Tad Neuhaus, ukulele
Joanna Dane, vocals


9.09.2013

Even If I Try to Convince You That It Is, This Blog Post Is Not Important



It is tempting to find something else to do, anything besides sitting here and typing new sentences. Why? Not because I don't like to sit here and type sentences. I enjoy the challenge of ordering words, of attempting to make sense of things, mostly, these thoughts that burden me. But what drives me away from writing more than anything else is the sense that I should be doing something important. We writers and artists and musicians become well versed in telling ourselves and the world how high-minded, necessary, and important our work is. And certainly, the arts are a vital part of a healthy human society. But any individual artist is as expendable as a flower in a field full of blooms.

So the nagging never disappears.

When I was in my mid-twenties and just back from the Peace Corps and living in my parents' attic working on a novel, I spent a lot of time fretting about what people would think of me, wasting so much time, sitting alone, writing words that, most likely, no one would ever read. And then one day, it dawned on me, that the neighbors have much better things to do than to worry about what I was doing with my time. That was a great relief. Yes, the nagging can fade to a near silence, though it never completely disappears.  Some days, it roars: You have spent your morning writing a few paragraphs for your blog when you could have been volunteering at the school or cooking a meal for the homeless or tending your neglected garden or clearing the mess from the basement or writing long overdue thank you letters or communicating with your parents. What a schmuck you are!

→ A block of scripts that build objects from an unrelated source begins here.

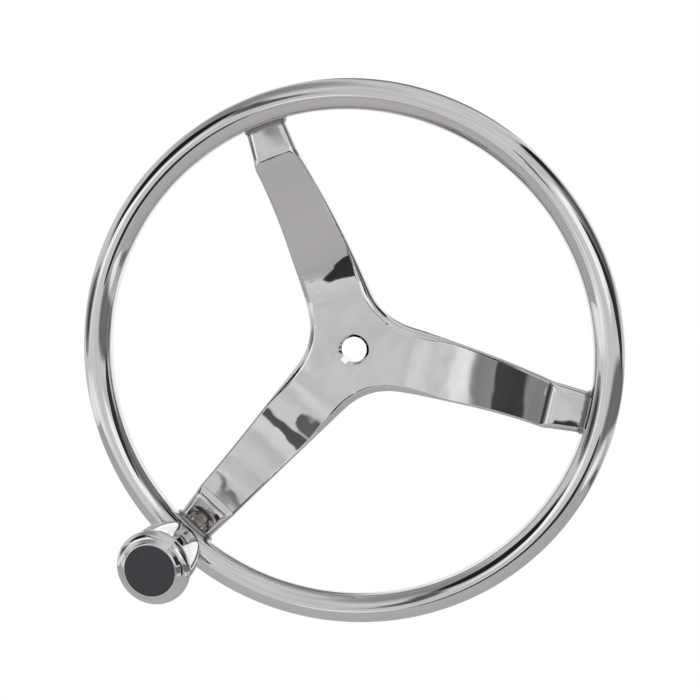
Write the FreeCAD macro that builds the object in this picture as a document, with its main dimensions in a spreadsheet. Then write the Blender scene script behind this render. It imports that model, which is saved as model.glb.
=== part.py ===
import FreeCAD, Part
import math
import os
import Sketcher
from FreeCAD import Rotation, Vector

# Stainless boat steering wheel with a spinning knob. Millimetres, +Z up, the driver at -Y.
# The origin is on the shaft's axis, in the plane of the hub's back face. Every piece is drawn
# with the knob's arm straight down, and then turned with the wheel about the Y axis.

SIZES = [
    ("wheel_turn", 41.2, "how far the wheel is turned clockwise, as the driver sees it"),
    ("rim_outer_dia", 342.9, "rim over the tube"),
    ("rim_tube_dia", 19.05, "rim tube, outside"),
    ("rim_wall", 1.65, "rim tube, wall"),
    ("hub_length", 25.4, "hub from its back face to its front face"),
    ("hub_dish", 45.5, "hub's front face to the rim's centre plane"),
    ("hub_dia", 38.1, "hub behind the spider"),
    ("hub_edge", 1.5, "chamfer round the hub's back"),
    ("hub_weld", 3.0, "concave weld between the hub and the spider's back"),
    ("spigot_dia", 25.4, "hub's spigot through the spider"),
    ("spigot_gap", 0.02, "spigot to the spider's hole, on the radius"),
    ("taper_dia", 19.05, "taper bore at its large end, the back face"),
    ("taper_run", 12.0, "length over which the bore loses 1 mm of its diameter"),
    ("bore_edge", 1.9, "chamfer at the bore's front"),
    ("key_width", 4.76, "keyway width"),
    ("key_reach", 11.4, "keyway's floor from the axis"),
    ("arm_count", 3, "spokes"),
    ("arm_thickness", 7.0, "spider plate"),
    ("arm_width_root", 51.4, "spoke width, its edges drawn on to the axis"),
    ("arm_width_tip", 25.9, "spoke width where it meets the rim"),
    ("arm_blank_width", 64.0, "plate strip that a spoke is cut from"),
    ("window_radius", 43.2, "concave outline between two spokes"),
    ("sweep_start", 32.5, "where the spoke leaves the hub's plane"),
    ("sweep_middle", 75.0, "where the wide rounding at the hub has run out"),
    ("pad_start", 135.0, "where the flat pad at the rim begins"),
    ("pad_inset", 1.525, "pad's back in from the rim tube's rearmost line"),
    ("bend_radius", 8.0, "middle of the plate in the bend before the pad"),
    ("hub_rounding", 6.0, "front edge of the spider between the spokes"),
    ("arm_rounding", 2.0, "front edge along a spoke"),
    ("pad_rounding", 4.8, "front edge of a pad"),
    ("back_rounding", 0.7, "back edge of the spider"),
    ("weld_reach", 1.6, "weld along a pad, from the tube's inner side"),
    ("weld_slope", 34.0, "angle of that weld's face to the pad"),
    ("weld_root", 0.4, "how deep in the pad that weld begins"),
    ("weld_step", 0.05, "weld's back in from the pad's back"),
    ("stud_base_dia", 17.0, "knob stud's base, welded on the rim"),
    ("stud_base_top", 15.2, "base's shoulder from the rim's centre plane"),
    ("stud_dia", 10.0, "stud where the knob runs"),
    ("thread_dia", 8.0, "stud's thread, outside"),
    ("thread_length", 10.2, "stud's thread"),
    ("thread_tip", 0.8, "chamfer at the thread's end"),
    ("thread_gap", 0.02, "nut and washer to the thread, on the radius"),
    ("run_gap", 0.05, "bushes to the stud, on the radius"),
    ("end_play", 0.1, "bush flange to the face that it runs on"),
    ("bush_wall", 1.95, "bush sleeve"),
    ("bush_length", 12.0, "bush sleeve"),
    ("flange_dia", 18.0, "bush flange"),
    ("flange_thickness", 1.5, "bush flange"),
    ("washer_dia", 17.0, "washer under the lock nut"),
    ("washer_thickness", 1.5, "washer under the lock nut"),
    ("nut_flats", 13.0, "lock nut across its flats"),
    ("nut_height", 8.0, "lock nut"),
    ("nut_cone", 0.58, "rise of the cone on the nut's corners, for each mm inwards"),
    ("nut_ring_dia", 10.6, "plastic locking ring in the nut"),
    ("nut_ring_height", 2.2, "plastic locking ring in the nut"),
    ("nut_ring_lip", 0.6, "metal turned over the locking ring"),
    ("knob_dia", 47.0, "knob at its widest"),
    ("knob_back_dia", 33.8, "knob's back face, over its rounding"),
    ("knob_widest", 52.7, "knob's widest place from the rim's centre plane"),
    ("knob_front", 59.3, "knob's front from the rim's centre plane"),
    ("knob_side_radius", 140.0, "slightly full side of the knob"),
    ("knob_back_rounding", 1.2, "knob's back edge"),
    ("shoulder_radius", 5.2, "rounded front shoulder of the knob"),
    ("shoulder_inner_dia", 38.0, "where the shoulder meets the lip's foot"),
    ("shoulder_drop", 2.1, "shoulder's inner edge behind the knob's front"),
    ("lip_dia", 35.0, "raised lip round the cap"),
    ("lip_drop", 0.6, "lip's outer edge behind the knob's front"),
    ("lip_radius", 1.6, "crown of the lip"),
    ("cap_dia", 31.8, "black cap in the knob"),
    ("cap_gap", 0.05, "cap and its skirt to the knob, on the radius"),
    ("cap_thickness", 2.6, "black cap"),
    ("cap_rounding", 0.6, "black cap's edge"),
    ("well_dia", 26.0, "well in the knob for the lock nut"),
    ("well_floor", 44.1, "well's floor from the rim's centre plane"),
    ("skirt_wall", 1.8, "cap's skirt, which grips the well"),
    ("skirt_length", 4.5, "cap's skirt"),
]

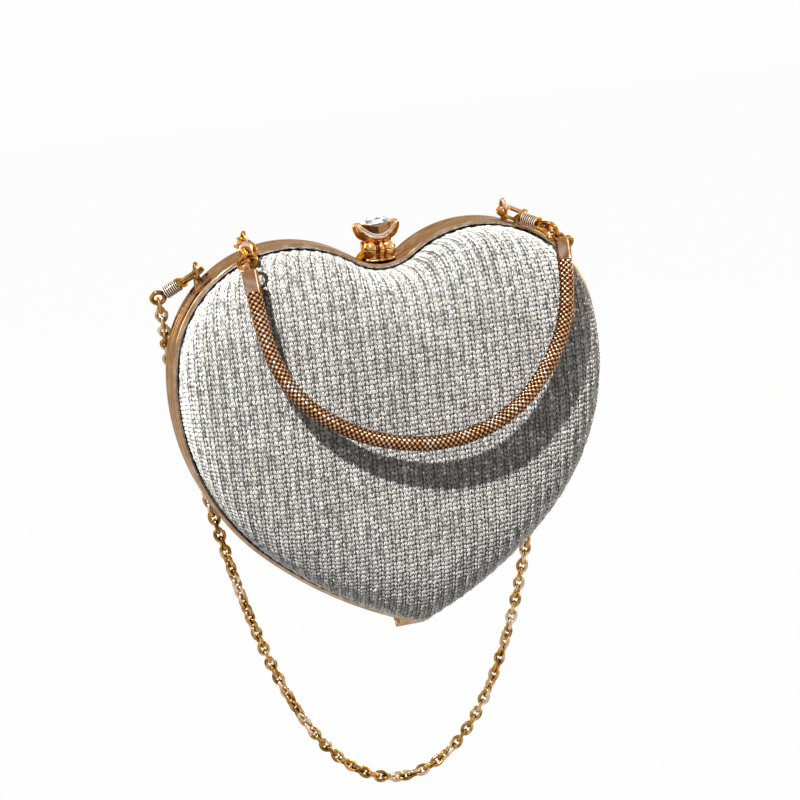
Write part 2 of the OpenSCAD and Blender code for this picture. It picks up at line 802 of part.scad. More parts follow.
back_rim();
back_shell();
back_cover();
back_lining();
front_rim();
front_shell();
front_cover();
front_lining();
back_hinge_leaf();
front_hinge_leaf();
hinge_pin();
clasp_saddle();
clasp_pin();
clasp_lever();
clasp_bowl();
clasp_stone();
front_catch();
handle_lug_left();
handle_lug_right();
handle_hook_left();
handle_hook_right();
handle_gate_left();
handle_gate_right();
handle_swivel_left();
handle_swivel_right();
handle_ring_left();
handle_ring_right();
handle_cap_left();
handle_cap_right();
handle_snake();
chain_lug_left();
chain_lug_right();
chain_hook_left();
chain_hook_right();
chain_gate_left();
chain_gate_right();
chain_swivel_left();
chain_swivel_right();
chain_links_left();
chain_links_low();
chain_links_right();
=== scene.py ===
import bisect
import random
from math import (asinh, atan2, ceil, copysign, cos, cosh, degrees, exp, hypot, pi, radians, sin, sinh,
                  sqrt, tau)

import bpy
import numpy as np
from bpy.props import FloatProperty, FloatVectorProperty, PointerProperty
from bpy.types import Operator, Panel, PropertyGroup
from mathutils import Matrix, Vector


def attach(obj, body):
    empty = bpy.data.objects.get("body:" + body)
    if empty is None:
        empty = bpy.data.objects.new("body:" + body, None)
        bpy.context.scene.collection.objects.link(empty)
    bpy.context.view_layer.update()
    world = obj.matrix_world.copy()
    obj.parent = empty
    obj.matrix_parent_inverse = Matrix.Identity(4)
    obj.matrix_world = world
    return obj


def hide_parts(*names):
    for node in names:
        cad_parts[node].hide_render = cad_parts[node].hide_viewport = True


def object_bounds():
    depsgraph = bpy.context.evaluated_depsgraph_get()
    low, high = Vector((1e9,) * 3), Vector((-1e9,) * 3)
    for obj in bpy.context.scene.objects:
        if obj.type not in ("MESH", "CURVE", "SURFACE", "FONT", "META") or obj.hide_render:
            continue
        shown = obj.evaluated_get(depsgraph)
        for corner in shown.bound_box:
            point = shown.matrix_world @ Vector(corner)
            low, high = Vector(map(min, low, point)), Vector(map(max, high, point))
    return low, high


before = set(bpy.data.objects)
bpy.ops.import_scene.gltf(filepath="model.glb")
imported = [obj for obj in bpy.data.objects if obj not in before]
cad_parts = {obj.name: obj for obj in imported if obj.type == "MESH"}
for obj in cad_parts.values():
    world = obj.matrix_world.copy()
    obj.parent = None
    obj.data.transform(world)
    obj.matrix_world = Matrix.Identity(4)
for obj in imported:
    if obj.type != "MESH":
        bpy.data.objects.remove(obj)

bl_info = {
    "name": "Heart Clutch Builder",
    "version": (1, 0, 0),
    "blender": (4, 5, 0),
    "location": "3D View > Sidebar > Heart Clutch",
    "description": "Builds the knit, bands, clasp, handle chain and strap of a heart shaped clutch",
    "category": "Object",
}

MM = 0.001
CAD_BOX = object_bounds()

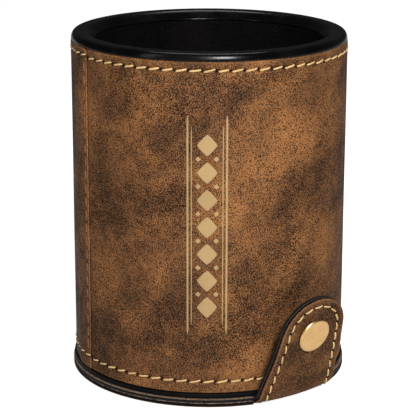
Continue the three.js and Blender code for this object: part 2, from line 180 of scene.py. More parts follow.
def build_piece(name, points, faces, attributes=None, sharp=50, uv=None):
    """A mesh object at the origin from points and faces, sealed, with faces out."""
    mesh = bpy.data.meshes.new(name)
    mesh.vertices.add(len(points))
    mesh.vertices.foreach_set("co", np.ascontiguousarray(points, np.float32).ravel())
    mesh.loops.add(faces.size)
    mesh.loops.foreach_set("vertex_index", faces.ravel().astype(np.int32))
    mesh.polygons.add(len(faces))
    mesh.polygons.foreach_set("loop_start", np.arange(0, faces.size, faces.shape[1], dtype=np.int32))
    mesh.update(calc_edges=True)
    for key, values in (attributes or {}).items():
        layer = mesh.attributes.new(key, "FLOAT", "POINT")
        layer.data.foreach_set("value", np.asarray(values, np.float32).ravel())
    if uv is not None:
        mesh.uv_layers.new(name="UVMap").data.foreach_set("uv", uv.astype(np.float32).ravel())
    work = bmesh.new()
    work.from_mesh(mesh)
    bmesh.ops.remove_doubles(work, verts=work.verts, dist=1e-7)
    bmesh.ops.dissolve_degenerate(work, edges=work.edges, dist=1e-8)
    bmesh.ops.recalc_face_normals(work, faces=work.faces)
    work.to_mesh(mesh)
    work.free()
    mesh.polygons.foreach_set("use_smooth", np.ones(len(mesh.polygons), bool))
    mesh.set_sharp_from_angle(angle=math.radians(sharp))
    piece = bpy.data.objects.new(name, mesh)
    bpy.context.scene.collection.objects.link(piece)
    print(f"{name}: {len(mesh.vertices)} points, {len(mesh.polygons)} faces")
    return piece


def grid_piece(name, grid, close_rows=False, close_columns=False, attributes=None, sharp=50):
    """One piece from a grid of points with shape (rows, columns, 3)."""
    faces = grid_faces(grid.shape[0], grid.shape[1], close_rows, close_columns)
    return build_piece(name, grid.reshape(-1, 3), faces, attributes, sharp)


def finish_piece(piece, body, material, replaces=()):
    """Says what a piece moves with, which finish it has and what it stands for."""
    piece.data.materials.append(material)
    if body:
        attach(piece, body)
    if replaces:
        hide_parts(*replaces)
    return piece


def soften_corners(piece, width, sharpest):
    """A small live bevel on every edge that turns by more than `sharpest` degrees."""
    soften = piece.modifiers.new("soft_corners", "BEVEL")
    soften.width = width
    soften.segments = 3
    soften.limit_method = "ANGLE"
    soften.angle_limit = math.radians(sharpest)

# %% [markdown]
# Moulded and turned pieces are all one formula: a profile of radius and height, carried once
# round an axis. Corners are rounded in the profile, because light runs along rounded edges and
# a perfectly sharp one looks computed.

# %% Profiles and turned pieces
TURN_STEPS = 192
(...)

But it seems that I'm not going to stop. So, better than berating myself, perhaps it's best to acknowledge that doing something that brings me a great amount of satisfaction and pleasure is good enough. Though it may be easier just to indulge in the delusion that there is nothing more important and necessary than composing this blog post.





9.08.2013

Not Just for Dogs: Advice from Trish McConnell



Respect and understand the breed.

Investigate the issue with curiosity.

Provide excellent treats.

Be supportive and fun.

Stay positive.

Be consistent.






9.06.2013

Stuff Charlie Parr Said That I Wrote in My Notebook While Watching the Documentary "Meeting Charlie Parr" at the Trout Museum During the Mile of Music Festival






No need to talk religion or politics.

Teach your kids to be satisfied with what they've got.

Pay attention to the music that vibrates you.

Do your best doing what you love and if people like it, great, and if they don't, that's fine too.

Be influenced by everything.

There's something interesting about each and every day.